If the majority of ethereum nodes are corrupted they can accept any transactions. Zero knowledge will not fix it if the source is corrupted. The majority of the nodes have to accept it.

ZkProofs shall help to speed up the consensus and it is required by ethereum.

Someone has to explain why zk shall help ic to become better / quicker with respect to scalability etc.

Consensus is general impossible if the number of tolerated faults are violated independent of what kind of security mechanism is used.

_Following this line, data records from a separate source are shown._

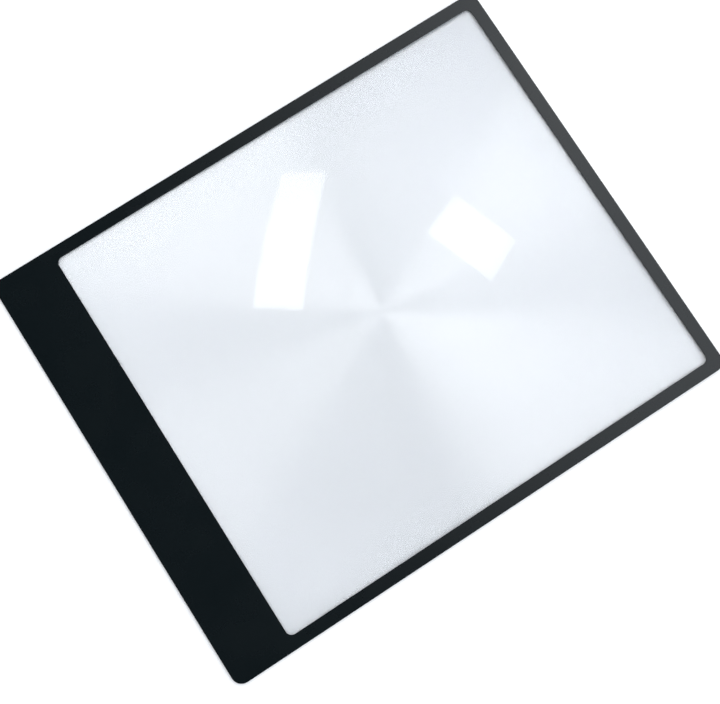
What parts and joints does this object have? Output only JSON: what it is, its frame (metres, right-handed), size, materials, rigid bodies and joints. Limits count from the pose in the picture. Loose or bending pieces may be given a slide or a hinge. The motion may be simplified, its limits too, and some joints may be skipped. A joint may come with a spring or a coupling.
{
  "type": "magnifying glass",
  "caption": "Flat full-page sheet magnifier: a clear grooved lens sheet in a black border, one side widened into a grip.",
  "frame": {"origin": "centre of the face that the sheet lies on, in the plane of that face", "axes": "+X from the grip to the far rim, +Y across the sheet, +Z out of the front face towards the reader"},
  "size_m": [0.26, 0.2094, 0.0012],
  "materials": {
    "black_border": "satin black vinyl with a very fine grain",
    "adhesive_film": "clear transfer adhesive",
    "clear_sheet": "clear, polished, with fine circular lens grooves on its front"
  },
  "bodies": {
    "root": {"back_border": "black_border", "back_adhesive": "adhesive_film", "lens_sheet": "clear_sheet", "front_adhesive": "adhesive_film", "front_border": "black_border"}
  },
  "joints": []
}
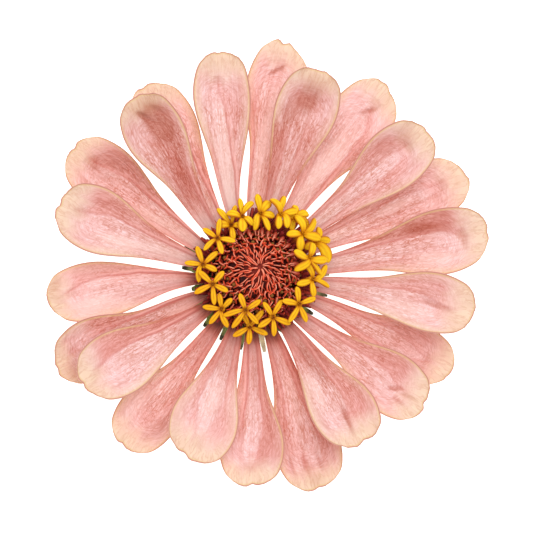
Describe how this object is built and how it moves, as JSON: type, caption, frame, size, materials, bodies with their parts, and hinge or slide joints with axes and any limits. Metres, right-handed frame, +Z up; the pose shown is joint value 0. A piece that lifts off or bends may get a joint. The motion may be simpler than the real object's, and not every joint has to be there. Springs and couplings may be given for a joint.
{
  "type": "zinnia flower",
  "caption": "Single zinnia flower head, face up: broad pink rays round a ring of yellow stars and a dark red cone, on a green bract cup with a short cut stem.",
  "frame": {"origin": "on the surface that the cut stem stands on, under the middle of the whole flower's box", "axes": "+Z up along the flower's axis, out of its face; +Y towards the picture's top, +X towards its right"},
  "size_m": [0.0793, 0.0822, 0.0245],
  "materials": {
    "ray": "soft matte petal, salmon pink with a cream rim",
    "disc_floret": "velvety golden yellow",
    "chaff": "dry dark red scales with salmon fringed tips",
    "bract": "matte green with a dark brown end",
    "receptacle": "ribbed, slightly hairy green stem flesh"
  },
  "bodies": {
    "root": {"receptacle": "receptacle", "chaff_cone": "chaff", "ray_01": "ray", "ray_02": "ray", "ray_03": "ray", "ray_04": "ray", "ray_05": "ray", "ray_06": "ray", "ray_07": "ray", "ray_08": "ray", "ray_09": "ray", "ray_10": "ray", "ray_11": "ray", "ray_12": "ray", "ray_13": "ray", "ray_14": "ray", "ray_15": "ray", "ray_16": "ray", "ray_17": "ray", "ray_18": "ray", "ray_19": "ray", "ray_20": "ray", "ray_21": "ray", "ray_22": "ray", "disc_floret_01": "disc_floret", "disc_floret_02": "disc_floret", "disc_floret_03": "disc_floret", "disc_floret_04": "disc_floret", "disc_floret_05": "disc_floret", "disc_floret_06": "disc_floret", "disc_floret_07": "disc_floret", "disc_floret_08": "disc_floret", "disc_floret_09": "disc_floret", "disc_floret_10": "disc_floret", "disc_floret_11": "disc_floret", "disc_floret_12": "disc_floret", "disc_floret_13": "disc_floret", "disc_floret_14": "disc_floret", "disc_floret_15": "disc_floret", "disc_floret_16": "disc_floret", "disc_floret_17": "disc_floret", "bract_01": "bract", "bract_02": "bract", "bract_03": "bract", "bract_04": "bract", "bract_05": "bract", "bract_06": "bract", "bract_07": "bract", "bract_08": "bract", "bract_09": "bract", "bract_10": "bract", "bract_11": "bract", "bract_12": "bract", "bract_13": "bract", "bract_14": "bract", "bract_15": "bract", "bract_16": "bract", "bract_17": "bract", "bract_18": "bract"}
  },
  "joints": []
}
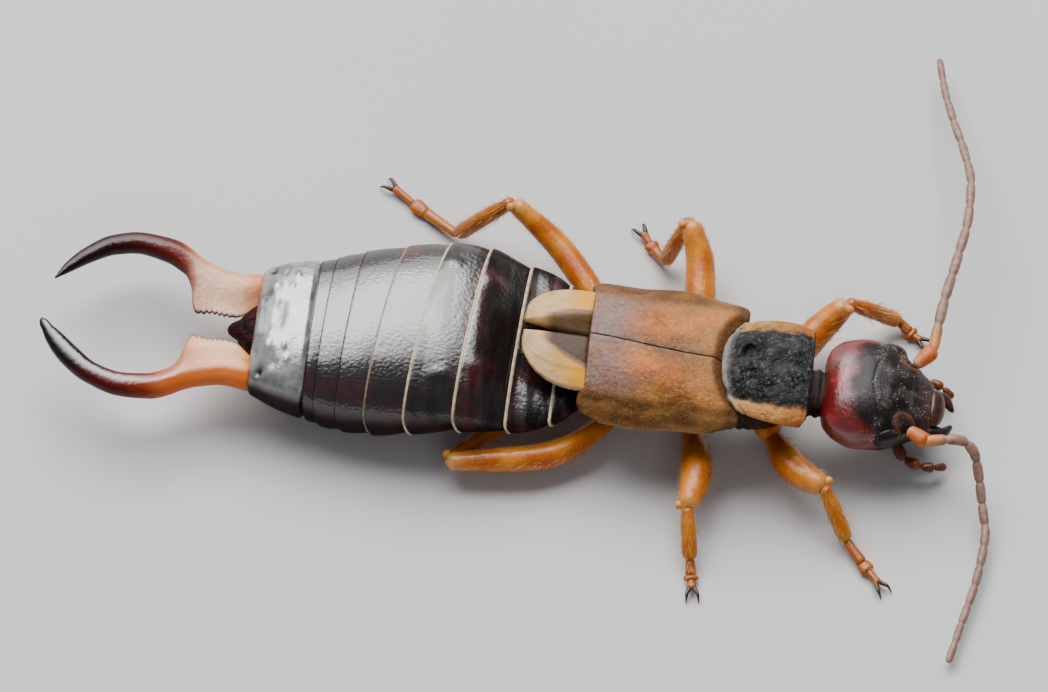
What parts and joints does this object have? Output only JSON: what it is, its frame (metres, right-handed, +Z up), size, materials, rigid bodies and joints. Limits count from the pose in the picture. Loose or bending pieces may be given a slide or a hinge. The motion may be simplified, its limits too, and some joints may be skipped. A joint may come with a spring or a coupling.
{
  "type": "earwig",
  "caption": "Male common earwig, life size, standing on the floor with open forceps, folded wings under short wing cases, and spread legs and antennae.",
  "frame": {"origin": "on the floor, under the middle of the whole model's box", "axes": "+X towards the head, +Y towards the animal's left, +Z up"},
  "size_m": [0.018, 0.0126, 0.0023],
  "materials": {
    "head_shell": "glossy red-brown shell, black in front",
    "eye": "glossy black, finely faceted",
    "mouthparts": "satin dark brown",
    "antennae": "fine downy brown",
    "membrane": "matt tan skin",
    "pronotum": "granular grey-black shell with buff side margins",
    "wing_cases": "leathery brown, finely grained",
    "wing_tips": "satin buff yellow",
    "abdomen": "glossy black-brown, finely pitted",
    "forceps": "glossy horn, pale at the root and dark red to black at the tips",
    "legs": "satin amber, softly translucent"
  },
  "bodies": {
    "root": {"head": "head_shell", "eye_left": "eye", "eye_right": "eye", "labrum": "mouthparts", "labium": "mouthparts", "mandible_left": "mouthparts", "mandible_right": "mouthparts", "palp_left": "legs", "palp_right": "legs", "antenna_left": "antennae", "antenna_right": "antennae", "neck": "membrane", "pronotum": "pronotum", "thorax": "membrane", "elytron_left": "wing_cases", "elytron_right": "wing_cases", "wing_tip_left": "wing_tips", "wing_tip_right": "wing_tips", "abdomen": "abdomen", "last_segment": "abdomen", "pygidium": "abdomen", "forceps_left": "forceps", "forceps_right": "forceps", "leg_front_left": "legs", "leg_front_right": "legs", "leg_mid_left": "legs", "leg_mid_right": "legs", "leg_hind_left": "legs", "leg_hind_right": "legs"}
  },
  "joints": []
}
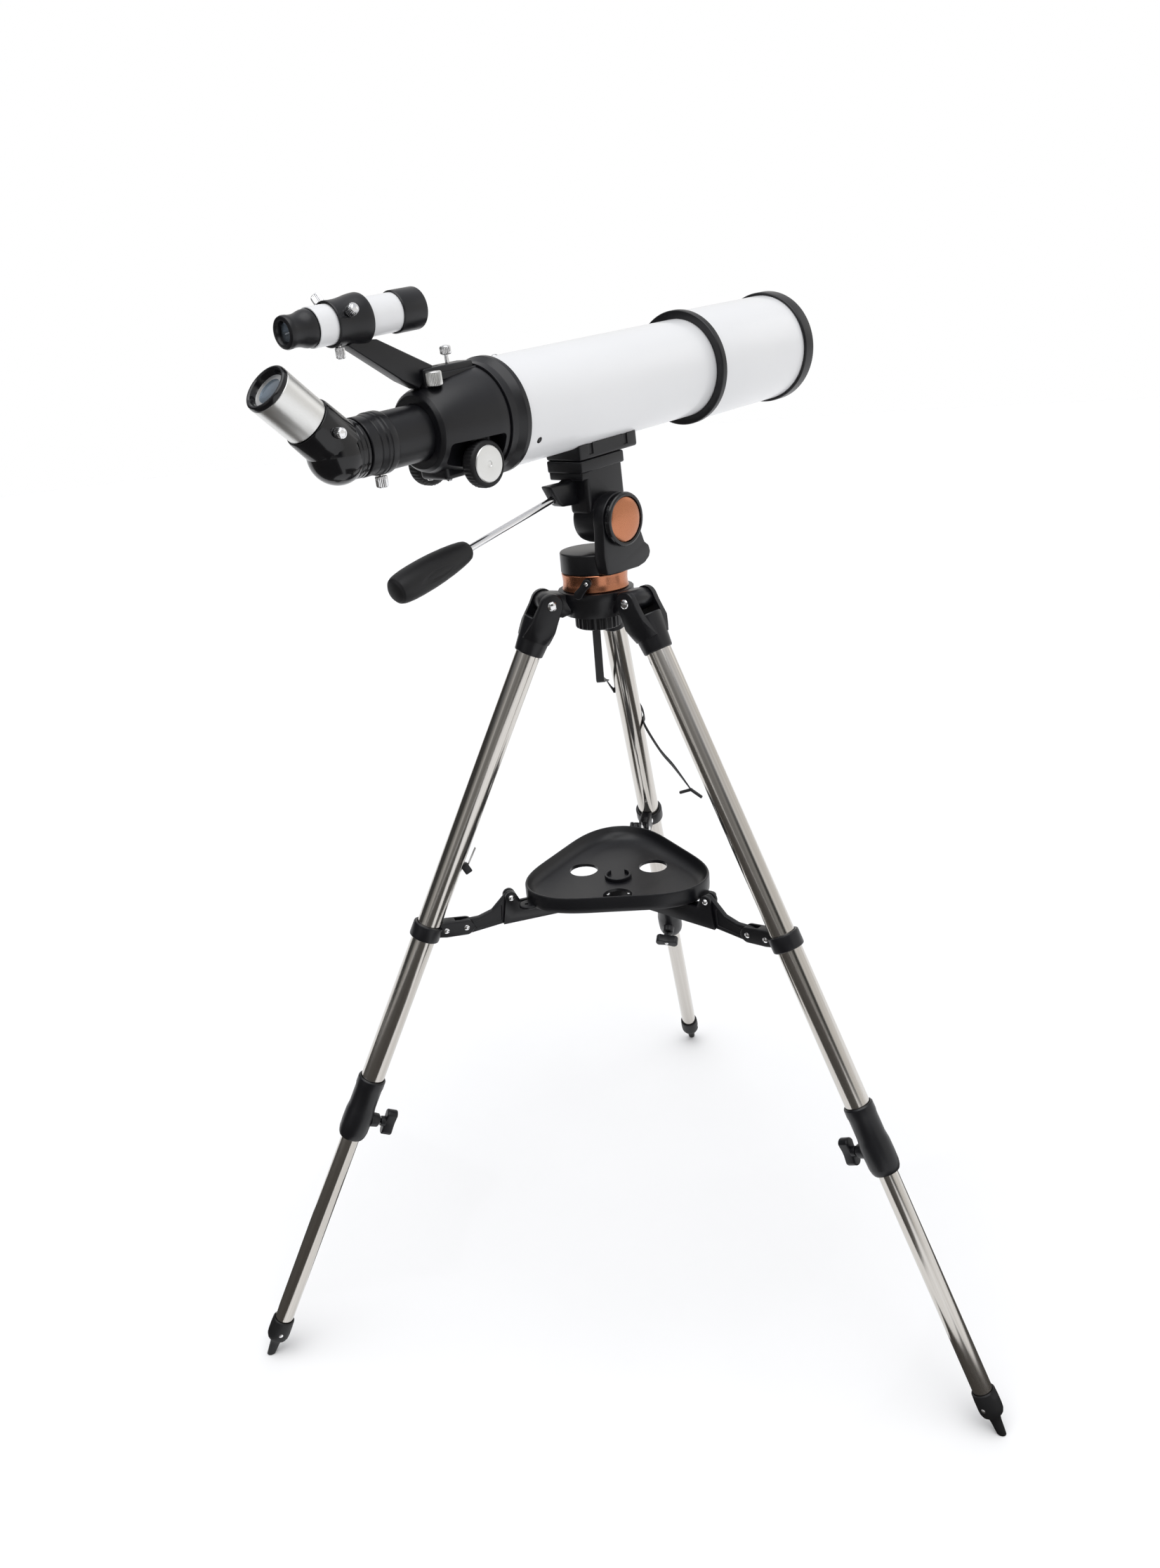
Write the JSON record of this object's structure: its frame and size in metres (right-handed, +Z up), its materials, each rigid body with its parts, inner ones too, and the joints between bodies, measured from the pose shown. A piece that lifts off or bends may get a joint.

Not that I know of, I’m trying to find people interested and I’m happy to guide where I can

The main benefit I am hoping exists is that users of the IC would be able to verify that the replicas are executing transactions (state updates) correctly, without requiring users to run nodes themselves and perform all state transitions from the beginning (which is not possible given the current design, for scalability).

So it seems like having one validity proof served to you from one node would not be good enough, but perhaps the user could query all nodes in a subnet and compare proofs, or at some check point all nodes could threshold-sign a validity proof proving that the current epoch of state transitions was done correctly.

Consensus is still required, but validity proofs may make verification extremely cheap and decentralized. Hopefully it would become very easy to discover and prove fraud. But right now we just have to trust that 2/3 of the nodes are not malicious, there is no way to verify for ourselves that computations are being performed correctly.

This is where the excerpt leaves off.